Autre jugement de M. Steed : « La presse a besoin d’être dirigée par un sentiment élevé de ses devoirs envers le public, sentiment qui ne devrait pas être inférieur à celui d’un professeur d’Université à l’égard de ses étudians ou d’un prédicateur à l’égard de ses fidèles… Dans la monarchie des Habsbourg et particulièrement à Vienne, la presse est moins un organe de l’opinion publique qu’un instrument destiné à fabriquer l’opinion publique d’abord selon les désirs des autorités d’Etat et, en second lieu, dans l’intérêt des corporations financières et économiques. »

Quant aux nombreux parlemens et sous-parlemens de la monarchie, ils sont devenus, par la même ingérence de la Bureaucratie, moins des organes de l’opinion publique que des paravens et des complices de l’arbitraire : « Le gouvernement, qui se compose surtout de fonctionnaires, achète l’appui des leaders politiques en donnant des emplois de l’Etat à leurs protégés ou de l’avancement aux protégés déjà en fonctions.
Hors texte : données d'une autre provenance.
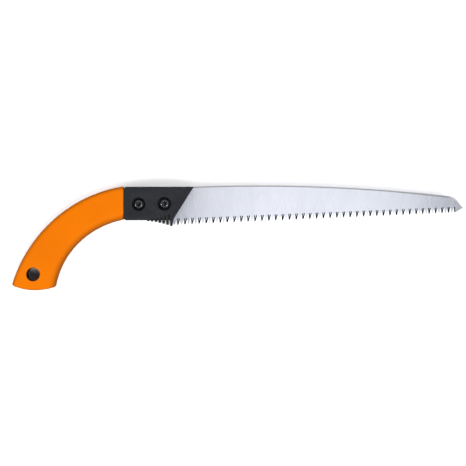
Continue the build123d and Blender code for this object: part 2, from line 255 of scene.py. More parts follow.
def black_oxide():
    """Black oxide on steel, worn to metal along the edges."""
    oxide = Surface("black_oxide_steel")
    cloud = oxide.noise(EVEN, 420.0, 3.0, 0.6)
    grain = oxide.noise(EVEN, 4200.0, 2.0, 0.5)
    body = oxide.blend(oxide.spread(cloud), (0.02, 0.021, 0.024), (0.055, 0.055, 0.06))
    colour = oxide.blend(oxide.edges(0.0003, 0.8, 0.99), body, (0.42, 0.42, 0.425))
    oxide.shader.inputs["Metallic"].default_value = 1.0
    return oxide.finish(colour, cloud, (0.14, 0.24), grain, 0.00002, 0.3)


def zinc_plate():
    """Bright zinc plate with a faint blue and yellow bloom."""
    zinc = Surface("zinc_plate")
    cloud = zinc.noise(EVEN, 300.0, 3.0, 0.55)
    grain = zinc.noise(EVEN, 3800.0, 2.0, 0.5)
    colour = zinc.blend(zinc.spread(cloud), (0.56, 0.58, 0.62), (0.66, 0.65, 0.6))
    zinc.shader.inputs["Metallic"].default_value = 1.0
    return zinc.finish(colour, cloud, (0.2, 0.34), grain, 0.00002, 0.3)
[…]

Une main lave l’autre, et c’est un échange de services. A l’occasion, les votes d’un parti tout entier peuvent être achetés par la nomination d’un de ses membres à un sous-secrétariat permanent : une fois nommé, il est en mesure de faire nommer d’autres fonctionnaires de sa race ou de son parti, et chaque fonction ainsi conquise forme une part du patrimoine politique de la race ou du parti qui se l’est assurée et qui la défend avec vigueur contre les attaques. »

Dans toutes les assemblées de la monarchie, la démoralisation est-elle aussi générale que dans ce parlement de Vienne, qui fut pour M. Steed d’un commerce plus familier ?… « Il n’y a pas en Autriche, dit l’auteur, une race ou un parti capables d’hésiter à vendre la Constitution si on y mettait le prix… » Cette démoralisation est-elle particulière aux parlemens d’Autriche-Hongrie ?… Il suffit à M. Steed de l’avoir constatée là-bas pour avoir le droit de conclure qu’en face de ces instrumens à dominer les peuples, que sont l’Armée, l’Eglise, la Police et la Bureaucratie, on ne voit pas de quel instrument légal peuvent user les peuples pour restreindre l’arbitraire de la dynastie : « Les peuples de l’Autriche sont toujours les peuples de l’Empereur presque dans un sens féodal, » conclut M. Steed.